What would be the key drivers of cost competitiveness in India?

TCO is driven by hydrogen production and distribution

Application TCOs typically comprise hydrogen production, distribution and end-use equipment costs. The degree to which each of these elements impact the TCO of an applications differs by application. For non-transport applications, more than 80 percent of the TCO is driven by hydrogen production and distribution. In contrast, end use equipment costs may comprise up to 70 per cent of transport application TCOs, depending on the usage profile. 

We first consider the importance and implications of production scale on equipment capex. We then explore the impact of consumption volume on the utilization of distribution infrastructure. Finally, we showcase the importance of scale in reducing hydrogen production costs.

Implications of scale and size on equipment costs in India

Scale will reduce equipment costs significantly across the hydrogen value chain. Hydrogen technologies currently have niche status, and there is significant potential for both achieving economies of scale in the manufacturing process and improving the technology further. In solar and wind power, for example, each doubling of cumulative production in the past led to cost reductions of 19 to 35 per cent. Exhibit below shows the estimated learning rates for electrolysers and fuel cells compared to solar, onshore wind and batteries. We estimate that fuel cell stacks for passenger vehicles will exhibit learning rates of about 17 per cent soon. The learning rates for commercial vehicles are lower, at roughly 11 per cent, primarily due to the lower volume of vehicles, but will still benefit from scale-up in other segments. Electrolyzer learning rates are about 9 per cent and 13 per cent, respectively, for alkaline and PEM technology.

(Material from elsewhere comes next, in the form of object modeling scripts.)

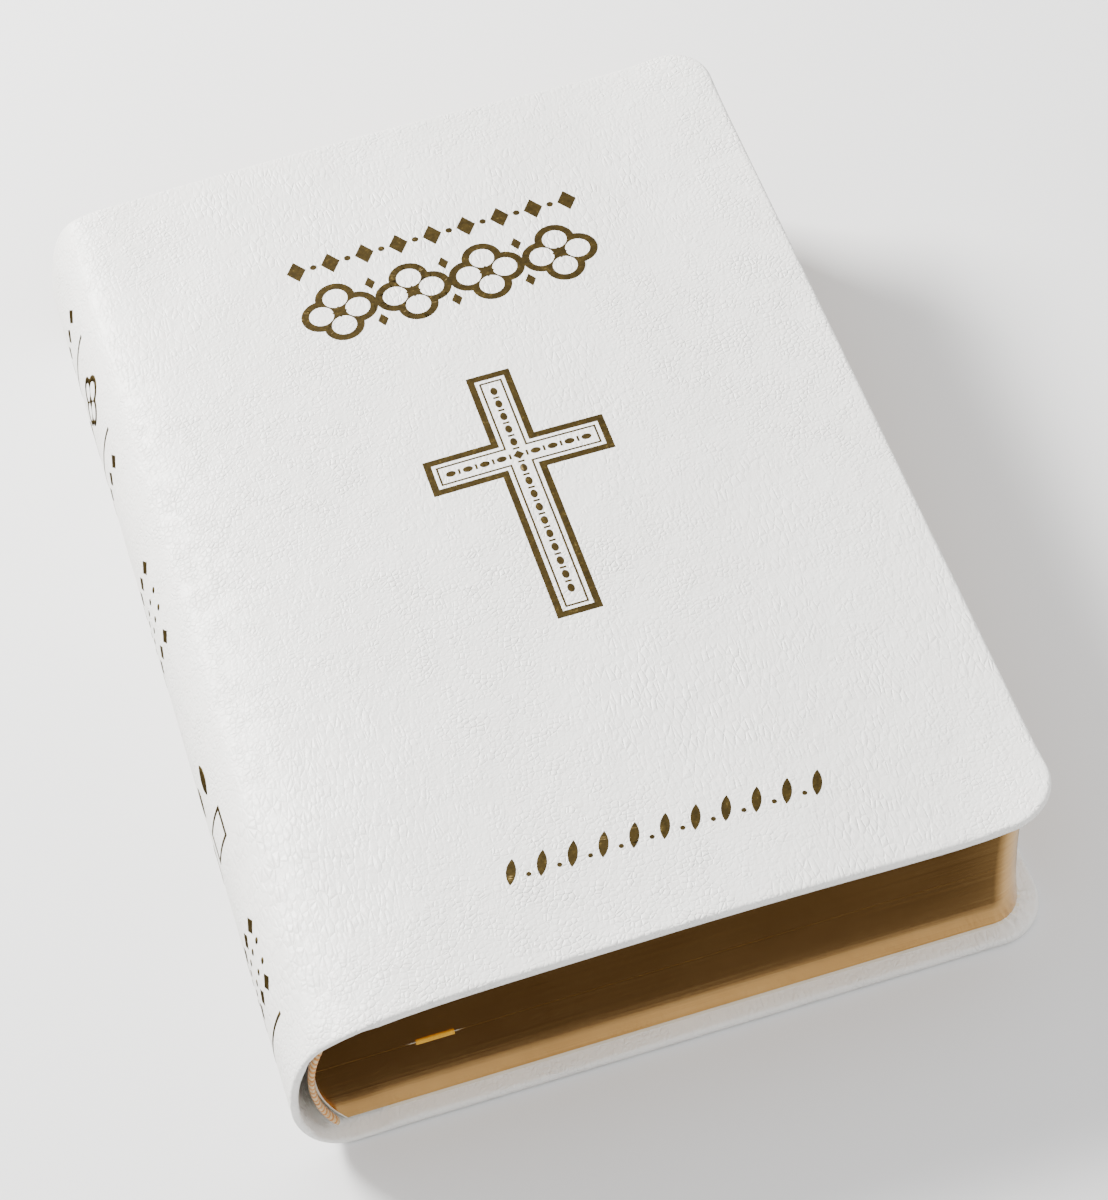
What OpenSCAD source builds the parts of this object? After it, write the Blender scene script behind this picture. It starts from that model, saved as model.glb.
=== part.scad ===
// A leather-bound book of scripture: cased page block with gilt edges,
// hinged covers, a page opening held by a marker ribbon, and foil ornament.
// X runs from the spine to the fore-edge, Y from tail to head, Z up.
// The origin is the middle of the closed book's underside.

/* [Book] */
// Width over the covers, spine to fore-edge
book_w = 165; // [120:1:220]
// Height of the covers, tail to head
book_h = 235; // [160:1:300]
// Thickness over both covers
book_t = 45.9; // [30:0.1:70]
// How far the covers stand out past the pages
cover_overhang = 4.5; // [2:0.1:8]

/* [Covers] */
// Thickness of the outer leather
leather_t = 0.8; // [0.4:0.1:1.5]
// Thickness of the cover boards
board_t = 1.4; // [1:0.1:3]
// Thickness of the leather that is turned in over the board's edge
turn_in_t = 0.4; // [0.2:0.1:0.8]
// Width of the turned-in leather
turn_in_w = 15; // [8:1:20]
// Radius of the covers' two fore-edge corners
cover_corner_r = 11.5; // [2:0.5:20]
// How far a cover board stops short of the book's middle plane on the spine side
board_start = 62; // [50:1:70]

/* [Crown and shoulder] */
// Where the flat of the front cover ends and its fall to the spine begins
crown_x = 5; // [-40:1:40]
// How gently the front cover falls over its width
crown_fall = 1.6; // [0:0.1:3]
// How much further it drops at the shoulder
shoulder_fall = 4.6; // [2:0.1:8]
// Distance from the book's middle plane to the shoulder
shoulder_x = 74; // [66:1:78]

/* [Spine] */
// How far the spine bulges out past the covers' hinge edges
spine_bulge = 11.5; // [6:0.5:16]
// Height of the outermost line of the spine
spine_peak_z = 17; // [12:1:24]
// Thickness of the card that stiffens the spine leather
inlay_t = 0.6; // [0.3:0.1:1.2]
// Radius of the page block's rounded back
block_back_r = 34.5; // [30:0.5:60]
// Distance from the book's middle plane to the block's outermost line
block_back_x = 77.2; // [70:0.1:80]

/* [Pages] */
// Sections in each half of the page block
half_sections = 8; // [4:1:10]
// Radius of the pages' two fore-edge corners
page_corner_r = 7.5; // [0.5:0.5:12]
// Depth of the hollow along the fore-edge
fore_edge_hollow = 1.3; // [0:0.1:3]
// Thickness of the gilding over the page edges
gilding_t = 0.08; // [0.05:0.01:0.3]
// Height of the plane at which the pages open
opening_z = 24; // [14:0.5:32]

/* [Ribbon] */
// Width of the marker ribbon
ribbon_w = 8; // [4:0.5:12]
// Thickness of the ribbon
ribbon_t = 0.2; // [0.1:0.05:0.4]
// Length that is tucked back up from the tail edge
ribbon_tuck = 70; // [20:5:120]
// Angle at which the ribbon lies across the page
ribbon_slant = 5; // [0:0.5:15]

/* [Ornament] */
// Depth of the foil pressed into the leather
foil_t = 0.08; // [0.05:0.01:0.2]
// Distance of the ornaments' centre line from the book's middle plane
ornament_x = 5; // [-10:0.5:15]
// Overall length of the cross
cross_h = 71; // [40:1:100]
// Overall width of the cross
cross_w = 41.6; // [20:0.1:60]
// Width of the cross's bars
cross_bar = 10.1; // [6:0.1:14]

/* [View] */
// Which sub-part is drawn

/* [Hidden] */
$fn = 96;
half_w = book_w / 2;
half_h = book_h / 2;
clear = 0.05;
margin = 1;
paper_t = 0.15;

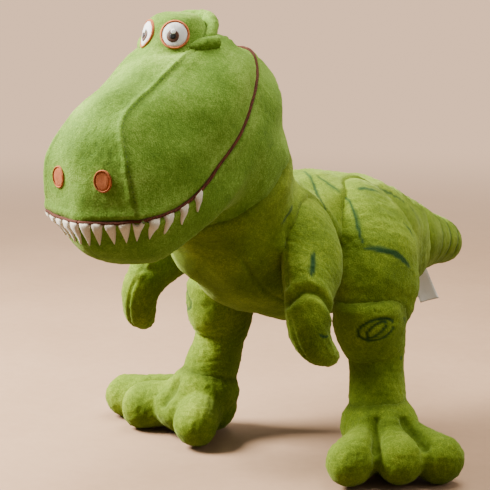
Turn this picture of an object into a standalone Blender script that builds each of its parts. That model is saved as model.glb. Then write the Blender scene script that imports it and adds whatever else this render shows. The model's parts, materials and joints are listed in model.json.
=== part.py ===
"""Stuffed dinosaur: a plush tyrannosaur standing on two splayed feet.

Metres, +Z up. The toy faces -Y, its left side is +X, the feet rest on z = 0.
Every fabric part is a thin skin of sewn panels over a solid stuffing, with a
small clearance between touching solids.
"""
import math

import bpy
import bmesh
import numpy as np
from mathutils import Matrix, Vector
from mathutils.bvhtree import BVHTree

GAP = 0.0003              # clearance between touching solids
CLOTH = 0.0020            # plush fabric, pile included
FILL_INSET = 0.0030       # stuffing surface below the outer surface
MERGE = 0.00005
MIDDLE = np.array((-0.0085, 0.0074, 0.0))   # of the outline below, which becomes the origin

# joints
NECK_PIVOT = np.array((0.0, -0.105, 0.240))
NECK_BALL = 0.0570
NECK_AXIS = np.array((0.0, 0.655, -0.755))
NECK_RIM = 0.0180
TAIL_PIVOT = np.array((0.0, 0.160, 0.147))
TAIL_BALL = 0.0350
TAIL_RIM = 0.0120
SHOULDER = (-0.050, 0.172)      # y, z of the arm axis
HIP = (0.018, 0.152)            # y, z of the leg axis
SIDE = 0.0580                   # greatest half width of the trunk
ARM_SIDE = 0.0470               # plane of the arm seams
LEG_SIDE = 0.0584               # plane of the leg seams

# head guide curves, front of the mouth to the back of the crown
CROWN = ((0, -0.2445, 0.2120), (0, -0.2450, 0.240), (0, -0.2400, 0.270), (0, -0.2220, 0.2895),
         (0, -0.1950, 0.3035), (0, -0.1600, 0.320), (0, -0.1200, 0.331), (0, -0.0820, 0.322))
SEAM = ((0.0410, -0.2325, 0.2145), (0.0385, -0.2365, 0.236), (0.0350, -0.2360, 0.255),
        (0.0245, -0.2260, 0.278), (0.0225, -0.1900, 0.299), (0.0250, -0.1600, 0.317),
        (0.0270, -0.1200, 0.327), (0, -0.0820, 0.322))
CHEEK = ((0.0410, -0.2325, 0.2145), (0.0455, -0.2130, 0.245), (0.0510, -0.1850, 0.267),
         (0.0545, -0.1580, 0.290), (0.0450, -0.1200, 0.313), (0, -0.0820, 0.322))
MOUTH = ((0.0410, -0.2325, 0.2145), (0.0470, -0.2150, 0.2165), (0.0520, -0.1930, 0.2250),
         (0.0565, -0.1700, 0.2430), (0.0572, -0.1420, 0.2680), (0.0510, -0.1180, 0.2960),
         (0.0350, -0.1000, 0.3160), (0, -0.0820, 0.322))
JOWL = ((0.0410, -0.2325, 0.2145), (0.0440, -0.2080, 0.2060), (0.0530, -0.1680, 0.2120),
        (0.0570, -0.1250, 0.2340), (0.0530, -0.0920, 0.2720), (0.0330, -0.0750, 0.3020), (0, -0.0820, 0.322))
CHIN_SIDE = ((0.0210, -0.2410, 0.2130), (0.0290, -0.2130, 0.1880), (0.0340, -0.1750, 0.1840),
             (0.0400, -0.1300, 0.1900), (0.0440, -0.0830, 0.2120), (0.0420, -0.0620, 0.2550),
             (0.0250, -0.0600, 0.2930), (0, -0.0820, 0.322))
CHIN = ((0, -0.2445, 0.2120), (0, -0.2340, 0.1920), (0, -0.2000, 0.1780), (0, -0.1500, 0.1830),
        (0, -0.1000, 0.1850), (0, -0.0600, 0.2100), (0, -0.0490, 0.2500), (0, -0.0560, 0.2920), (0, -0.0820, 0.322))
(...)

Learning rate estimates for PEM are slightly higher, as this technology is less mature and therefore has higher cost-reduction potential. All these estimates are independent of synergies between the technologies, which could further drive up the learning rates. For instance, the PEM electrolyzer manufacturing may benefit from improvements in the PEM fuel cell production. These cost reductions may seem aggressive at first, and uncertainties exist in both scale of deployment and technology. However, when comparing the cost trajectories with other ‘new’ technologies such as solar panels and lithium-ion batteries, both with historical learning rates above 30 per cent, they appear conservative, and we may in fact expect further upside.